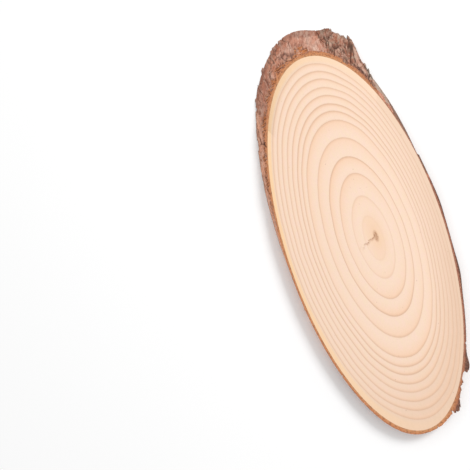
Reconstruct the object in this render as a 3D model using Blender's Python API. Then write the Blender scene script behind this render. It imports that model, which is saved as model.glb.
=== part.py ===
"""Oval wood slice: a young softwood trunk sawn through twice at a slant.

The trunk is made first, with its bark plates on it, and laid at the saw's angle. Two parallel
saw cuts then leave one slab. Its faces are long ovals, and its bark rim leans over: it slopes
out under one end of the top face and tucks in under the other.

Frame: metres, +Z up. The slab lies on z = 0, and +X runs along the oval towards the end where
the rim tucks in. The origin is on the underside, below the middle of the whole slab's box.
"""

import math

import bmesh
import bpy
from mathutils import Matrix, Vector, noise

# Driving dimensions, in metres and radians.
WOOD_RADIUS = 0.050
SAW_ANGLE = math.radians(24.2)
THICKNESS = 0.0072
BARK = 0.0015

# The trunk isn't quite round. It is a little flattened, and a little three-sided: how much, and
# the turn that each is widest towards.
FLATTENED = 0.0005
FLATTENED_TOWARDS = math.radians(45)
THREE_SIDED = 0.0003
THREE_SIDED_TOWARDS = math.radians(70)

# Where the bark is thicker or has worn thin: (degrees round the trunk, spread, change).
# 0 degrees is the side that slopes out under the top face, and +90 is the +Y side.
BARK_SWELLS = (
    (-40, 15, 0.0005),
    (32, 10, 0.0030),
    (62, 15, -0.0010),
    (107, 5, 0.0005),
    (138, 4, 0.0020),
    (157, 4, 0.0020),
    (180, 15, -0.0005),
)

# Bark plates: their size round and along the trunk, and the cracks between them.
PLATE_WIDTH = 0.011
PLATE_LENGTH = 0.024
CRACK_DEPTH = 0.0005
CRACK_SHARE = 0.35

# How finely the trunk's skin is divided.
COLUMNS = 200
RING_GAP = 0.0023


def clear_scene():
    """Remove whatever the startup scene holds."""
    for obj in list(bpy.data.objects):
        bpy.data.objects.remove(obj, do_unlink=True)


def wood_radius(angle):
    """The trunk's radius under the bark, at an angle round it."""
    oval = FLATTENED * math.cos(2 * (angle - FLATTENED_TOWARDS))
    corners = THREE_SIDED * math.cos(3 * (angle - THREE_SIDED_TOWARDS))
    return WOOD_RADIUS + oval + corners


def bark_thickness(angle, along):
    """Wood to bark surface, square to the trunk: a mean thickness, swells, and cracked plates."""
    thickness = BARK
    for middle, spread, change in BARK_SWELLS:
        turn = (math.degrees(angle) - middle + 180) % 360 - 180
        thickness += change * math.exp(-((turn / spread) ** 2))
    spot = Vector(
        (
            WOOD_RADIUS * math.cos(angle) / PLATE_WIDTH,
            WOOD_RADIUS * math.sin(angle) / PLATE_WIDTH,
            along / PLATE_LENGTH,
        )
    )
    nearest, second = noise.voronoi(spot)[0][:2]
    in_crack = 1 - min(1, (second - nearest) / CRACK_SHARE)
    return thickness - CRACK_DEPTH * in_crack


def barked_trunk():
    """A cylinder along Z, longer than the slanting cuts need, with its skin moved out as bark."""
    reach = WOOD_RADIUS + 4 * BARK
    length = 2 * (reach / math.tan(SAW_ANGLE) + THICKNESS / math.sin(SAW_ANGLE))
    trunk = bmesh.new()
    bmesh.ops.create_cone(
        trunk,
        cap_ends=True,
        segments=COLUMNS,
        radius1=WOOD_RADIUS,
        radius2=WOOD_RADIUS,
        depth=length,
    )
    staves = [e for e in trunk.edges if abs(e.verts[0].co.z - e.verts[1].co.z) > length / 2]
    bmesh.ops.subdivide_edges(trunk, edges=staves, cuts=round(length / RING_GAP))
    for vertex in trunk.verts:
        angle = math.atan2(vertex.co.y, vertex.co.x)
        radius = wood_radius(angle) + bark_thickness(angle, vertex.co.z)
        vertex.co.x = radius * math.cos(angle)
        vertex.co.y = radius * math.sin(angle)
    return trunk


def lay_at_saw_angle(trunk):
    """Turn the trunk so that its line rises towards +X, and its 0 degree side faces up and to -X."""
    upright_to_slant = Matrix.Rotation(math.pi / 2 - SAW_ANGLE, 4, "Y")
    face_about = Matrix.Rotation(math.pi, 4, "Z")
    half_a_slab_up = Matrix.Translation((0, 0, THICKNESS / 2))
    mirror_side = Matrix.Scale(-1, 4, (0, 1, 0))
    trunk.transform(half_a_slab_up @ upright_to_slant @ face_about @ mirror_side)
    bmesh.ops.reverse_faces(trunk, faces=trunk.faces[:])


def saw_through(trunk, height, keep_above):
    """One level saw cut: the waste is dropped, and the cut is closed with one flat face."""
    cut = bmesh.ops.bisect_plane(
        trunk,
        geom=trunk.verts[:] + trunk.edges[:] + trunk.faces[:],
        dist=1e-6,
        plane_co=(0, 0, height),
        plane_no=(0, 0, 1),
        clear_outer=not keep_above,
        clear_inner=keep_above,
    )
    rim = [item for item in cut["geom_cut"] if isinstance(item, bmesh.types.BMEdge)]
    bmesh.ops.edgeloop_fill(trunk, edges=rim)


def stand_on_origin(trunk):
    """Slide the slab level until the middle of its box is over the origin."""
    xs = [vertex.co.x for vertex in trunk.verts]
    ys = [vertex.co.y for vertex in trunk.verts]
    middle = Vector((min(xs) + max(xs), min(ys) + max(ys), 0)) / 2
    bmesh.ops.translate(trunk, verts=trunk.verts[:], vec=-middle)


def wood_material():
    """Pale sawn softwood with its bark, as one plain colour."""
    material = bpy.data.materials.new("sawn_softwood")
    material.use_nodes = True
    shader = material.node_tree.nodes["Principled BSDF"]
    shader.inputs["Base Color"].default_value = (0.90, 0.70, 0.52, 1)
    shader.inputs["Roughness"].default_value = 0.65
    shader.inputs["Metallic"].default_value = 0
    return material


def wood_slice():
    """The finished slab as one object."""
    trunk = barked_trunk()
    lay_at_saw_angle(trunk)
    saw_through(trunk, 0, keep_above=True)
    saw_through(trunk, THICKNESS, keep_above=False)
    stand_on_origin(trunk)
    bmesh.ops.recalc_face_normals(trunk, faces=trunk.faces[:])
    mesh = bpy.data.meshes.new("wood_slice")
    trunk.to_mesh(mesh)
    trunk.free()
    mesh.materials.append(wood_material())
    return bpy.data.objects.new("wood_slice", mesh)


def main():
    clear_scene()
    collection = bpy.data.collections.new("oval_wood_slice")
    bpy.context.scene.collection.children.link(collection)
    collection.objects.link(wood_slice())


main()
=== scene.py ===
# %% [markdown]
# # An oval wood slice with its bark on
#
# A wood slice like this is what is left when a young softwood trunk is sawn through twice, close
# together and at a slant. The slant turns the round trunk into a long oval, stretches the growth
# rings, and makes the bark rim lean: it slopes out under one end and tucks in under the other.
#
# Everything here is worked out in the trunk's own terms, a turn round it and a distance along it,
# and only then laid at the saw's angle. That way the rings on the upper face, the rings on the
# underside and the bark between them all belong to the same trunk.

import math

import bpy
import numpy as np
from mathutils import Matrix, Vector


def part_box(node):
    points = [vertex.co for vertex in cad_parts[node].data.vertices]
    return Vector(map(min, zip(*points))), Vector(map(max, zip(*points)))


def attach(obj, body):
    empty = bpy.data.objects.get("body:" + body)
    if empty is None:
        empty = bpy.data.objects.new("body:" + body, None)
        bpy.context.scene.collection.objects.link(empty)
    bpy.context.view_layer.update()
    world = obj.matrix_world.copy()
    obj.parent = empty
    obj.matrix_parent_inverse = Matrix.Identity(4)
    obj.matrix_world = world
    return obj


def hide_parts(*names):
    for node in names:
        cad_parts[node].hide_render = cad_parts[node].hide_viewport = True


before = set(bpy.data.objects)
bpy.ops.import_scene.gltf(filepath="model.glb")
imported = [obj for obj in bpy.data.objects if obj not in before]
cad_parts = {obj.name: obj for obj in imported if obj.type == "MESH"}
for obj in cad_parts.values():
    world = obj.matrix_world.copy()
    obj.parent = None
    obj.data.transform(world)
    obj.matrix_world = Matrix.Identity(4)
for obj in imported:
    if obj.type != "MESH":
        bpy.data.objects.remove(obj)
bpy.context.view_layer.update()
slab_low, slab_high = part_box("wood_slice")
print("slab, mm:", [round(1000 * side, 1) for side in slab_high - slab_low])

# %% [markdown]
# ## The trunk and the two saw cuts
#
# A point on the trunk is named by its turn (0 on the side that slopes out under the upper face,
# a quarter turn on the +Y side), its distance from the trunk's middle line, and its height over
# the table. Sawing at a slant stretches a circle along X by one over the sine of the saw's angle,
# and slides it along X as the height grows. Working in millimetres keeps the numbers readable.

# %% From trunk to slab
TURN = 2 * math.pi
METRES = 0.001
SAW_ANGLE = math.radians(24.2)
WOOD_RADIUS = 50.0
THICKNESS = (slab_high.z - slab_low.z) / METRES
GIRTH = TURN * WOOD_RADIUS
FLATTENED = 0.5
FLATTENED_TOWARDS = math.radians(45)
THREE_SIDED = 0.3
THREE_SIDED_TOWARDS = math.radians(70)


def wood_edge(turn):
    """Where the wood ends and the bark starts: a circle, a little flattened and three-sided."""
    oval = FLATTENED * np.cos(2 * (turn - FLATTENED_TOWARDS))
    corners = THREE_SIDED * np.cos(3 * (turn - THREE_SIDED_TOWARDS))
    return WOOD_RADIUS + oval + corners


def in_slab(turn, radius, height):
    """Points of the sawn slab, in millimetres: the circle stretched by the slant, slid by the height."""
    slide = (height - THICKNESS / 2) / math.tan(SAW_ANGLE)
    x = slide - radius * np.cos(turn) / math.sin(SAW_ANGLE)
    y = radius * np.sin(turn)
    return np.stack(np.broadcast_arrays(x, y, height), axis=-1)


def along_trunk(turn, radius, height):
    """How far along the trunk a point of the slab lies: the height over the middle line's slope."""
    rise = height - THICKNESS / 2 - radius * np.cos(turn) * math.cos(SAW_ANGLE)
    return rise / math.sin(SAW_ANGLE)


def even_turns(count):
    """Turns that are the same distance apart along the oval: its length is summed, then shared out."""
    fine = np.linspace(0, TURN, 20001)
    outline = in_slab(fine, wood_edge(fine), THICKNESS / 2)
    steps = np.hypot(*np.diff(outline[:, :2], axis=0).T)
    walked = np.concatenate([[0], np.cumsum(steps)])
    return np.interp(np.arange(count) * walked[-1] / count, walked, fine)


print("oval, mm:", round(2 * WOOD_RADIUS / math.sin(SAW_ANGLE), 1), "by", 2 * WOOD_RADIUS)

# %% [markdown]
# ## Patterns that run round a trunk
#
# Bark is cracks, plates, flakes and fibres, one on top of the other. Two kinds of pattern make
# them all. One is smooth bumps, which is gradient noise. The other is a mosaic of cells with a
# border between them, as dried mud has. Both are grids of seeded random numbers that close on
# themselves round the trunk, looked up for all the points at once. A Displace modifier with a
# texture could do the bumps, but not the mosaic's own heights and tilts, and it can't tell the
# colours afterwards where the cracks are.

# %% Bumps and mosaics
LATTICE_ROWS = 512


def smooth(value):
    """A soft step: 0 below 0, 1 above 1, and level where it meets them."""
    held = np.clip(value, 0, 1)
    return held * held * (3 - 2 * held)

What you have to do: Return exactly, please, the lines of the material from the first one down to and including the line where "twice at a slant." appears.

The result:
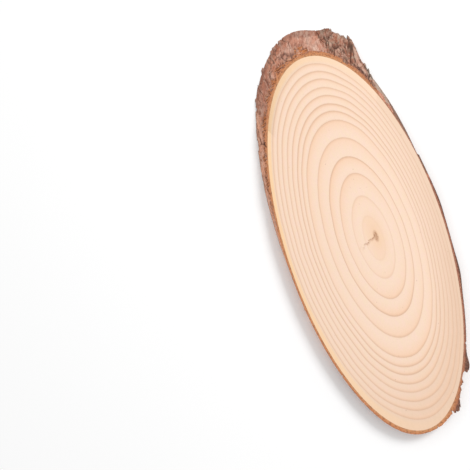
Reconstruct the object in this render as a 3D model using Blender's Python API. Then write the Blender scene script behind this render. It imports that model, which is saved as model.glb.
=== part.py ===
"""Oval wood slice: a young softwood trunk sawn through twice at a slant.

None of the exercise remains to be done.